Dans l'Eure, Mathieu Lasne, paysagiste à Amfreville-St-Amand, se désolait "du gaspillage de voir un sapin être utilisé seulement un mois et finir ensuite dans un broyeur ou incinéré comme un déchet." Il s'est, lui aussi, lancé dans la location il y a un an. "On amène le sapin directement chez le particulier, en collectivité ou en entreprise début décembre. Le client va le garder sur un mois complet. On vient le rechercher début janvier." Comptez 60 euros pour un sapin d'1 m 50 à 2 mètres. "Si on prend le coût du carburant, le transport, la main d'œuvre et le prix du sapin, on est moins cher qu'un sapin classique", assure le paysagiste qui a opté pour de l'épicéa plutôt que pour le très en vogue Nordmann. "L'épicéa reprend beaucoup mieux en pot. Un Nordmann, c'est un pivot. L'épicéa, ce sont des racines en périphérie."
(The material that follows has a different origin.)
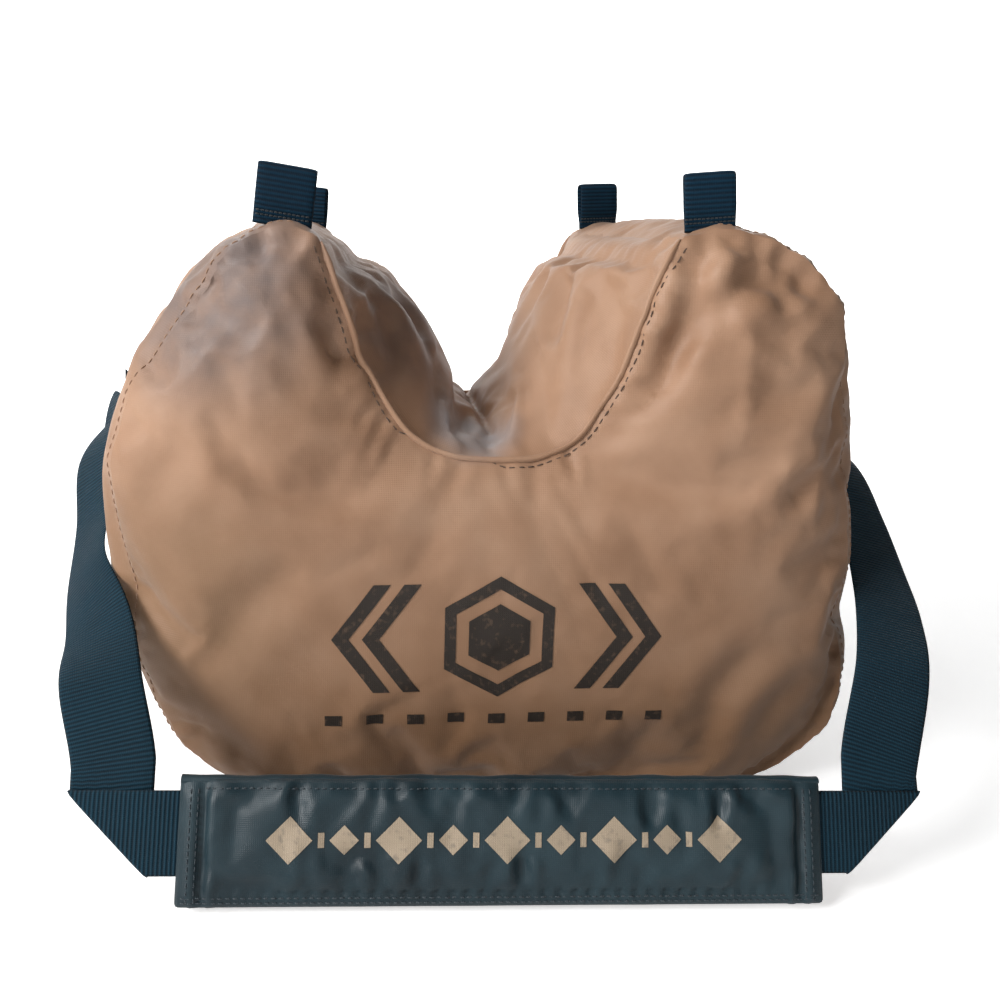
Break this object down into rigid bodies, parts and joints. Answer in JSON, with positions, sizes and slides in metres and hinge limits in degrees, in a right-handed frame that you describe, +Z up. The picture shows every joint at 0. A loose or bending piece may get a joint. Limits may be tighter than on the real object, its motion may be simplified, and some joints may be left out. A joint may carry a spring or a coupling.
{
  "type": "camera support beanbag",
  "caption": "Saddle-shaped beanbag that cradles a camera in a valley between two horns, with webbing tie loops and a carrying strap through a wrap-around shoulder pad.",
  "frame": {"origin": "middle of the flat base, on the surface that the bag stands on", "axes": "+X to the right along the bag, front face towards -Y, +Z up"},
  "size_m": [0.4766, 0.3589, 0.3524],
  "materials": {
    "cover_cloth": "satin proofed cotton and nylon",
    "liner_cloth": "plain weave",
    "bead_fill": "loose beads",
    "webbing": "ribbed webbing",
    "pad_nylon": "satin nylon",
    "pad_foam": "closed-cell foam",
    "hook_and_loop": "hook and loop pile",
    "zip_tape": "woven tape",
    "zip_teeth": "moulded",
    "zip_metal": "satin metal"
  },
  "bodies": {
    "bag": {"front_panel": "cover_cloth", "back_panel": "cover_cloth", "base_panel": "cover_cloth", "left_side_panel": "cover_cloth", "right_side_panel": "cover_cloth", "saddle_panel": "cover_cloth", "front_saddle_welt": "cover_cloth", "back_saddle_welt": "cover_cloth", "inner_liner": "liner_cloth", "bead_fill": "bead_fill", "strap_anchor_left": "webbing", "strap_anchor_right": "webbing", "zip_tape_upper": "zip_tape", "zip_tape_lower": "zip_tape", "zip_teeth": "zip_teeth", "zip_end_stops": "zip_metal"},
    "strap": {"shoulder_strap": "webbing", "pad_back_cover": "pad_nylon", "pad_back_foam": "pad_foam", "pad_hook_tape": "hook_and_loop"},
    "pad_flap": {"pad_front_cover": "pad_nylon", "pad_front_foam": "pad_foam", "pad_loop_tape": "hook_and_loop"},
    "slider": {"zip_slider": "zip_metal"},
    "pull": {"zip_pull": "zip_metal"},
    "loop_front_left": {"tie_loop_front_left": "webbing"},
    "loop_front_right": {"tie_loop_front_right": "webbing"},
    "loop_rear_left": {"tie_loop_rear_left": "webbing"},
    "loop_rear_right": {"tie_loop_rear_right": "webbing"}
  },
  "joints": [
    {"name": "strap_swing", "type": "hinge", "parent": "bag", "child": "strap", "pos_m": [0, 0, 0.2], "axis": [-1, 0, 0], "range_deg": [0, 255]},
    {"name": "pad_flap_open", "type": "hinge", "parent": "strap", "child": "pad_flap", "pos_m": [0.00143, -0.18455, 0.05882], "axis": [-0.9981, 0.061, 0], "range_deg": [0, 110]},
    {"name": "zip_slide", "type": "slide", "parent": "bag", "child": "slider", "axis": [1, 0, 0], "range_m": [0, 0.158]},
    {"name": "zip_pull_swing", "type": "hinge", "parent": "slider", "child": "pull", "pos_m": [-0.0806, 0.1315, 0.098], "axis": [0, 0, 1], "range_deg": [0, 170]},
    {"name": "tie_loop_flex_front_left", "type": "hinge", "parent": "bag", "child": "loop_front_left", "pos_m": [-0.11, -0.097, 0.32137], "axis": [1, 0, 0], "range_deg": [-50, 50], "stiffness_Nm_per_rad": 0.002},
    {"name": "tie_loop_flex_rear_left", "type": "hinge", "parent": "bag", "child": "loop_rear_left", "pos_m": [-0.11, 0.097, 0.32137], "axis": [1, 0, 0], "range_deg": [-50, 50], "stiffness_Nm_per_rad": 0.002},
    {"name": "tie_loop_flex_front_right", "type": "hinge", "parent": "bag", "child": "loop_front_right", "pos_m": [0.10992, -0.097, 0.32137], "axis": [1, 0, 0], "range_deg": [-50, 50], "stiffness_Nm_per_rad": 0.002},
    {"name": "tie_loop_flex_rear_right", "type": "hinge", "parent": "bag", "child": "loop_rear_right", "pos_m": [0.09208, 0.097, 0.32137], "axis": [1, 0, 0], "range_deg": [-50, 50], "stiffness_Nm_per_rad": 0.002}
  ]
}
Patricia Peley a fait la connaissance du paysagiste l'automne dernier lors des automnales du château d'Harcourt. Elle a immédiatement été séduite par le concept. "Je me posais la question depuis plusieurs années, la proposition me semblait très ingénieuse et très écologique", indique cette chef d'entreprise qui a décidé de louer un sapin cette année pour son domicile ainsi que pour sa société, "Moi, j'adore les arbres, je déteste quand on les coupe. C'est une horreur pour moi." L'écologie, c'est l'argument numéro un des clients de Mathieu Lasne. "On n'a pas envie de faire mourir les sapins, on en a marre de la consommation des arbres qui poussent avec plein de pesticides, qui sont coupés et après sont jetés", fustige Guilhem Vivier, "à la base, on était parti sur un sapin en plastique : on le range pendant l'année et on le sort que pour noël." Le trentenaire a finalement trouvé dans la location une solution en accord avec ses convictions. "C'est mieux qu'un sapin en plastique, il y a toujours une odeur, il y a le côté vivant et puis c'est joli un sapin."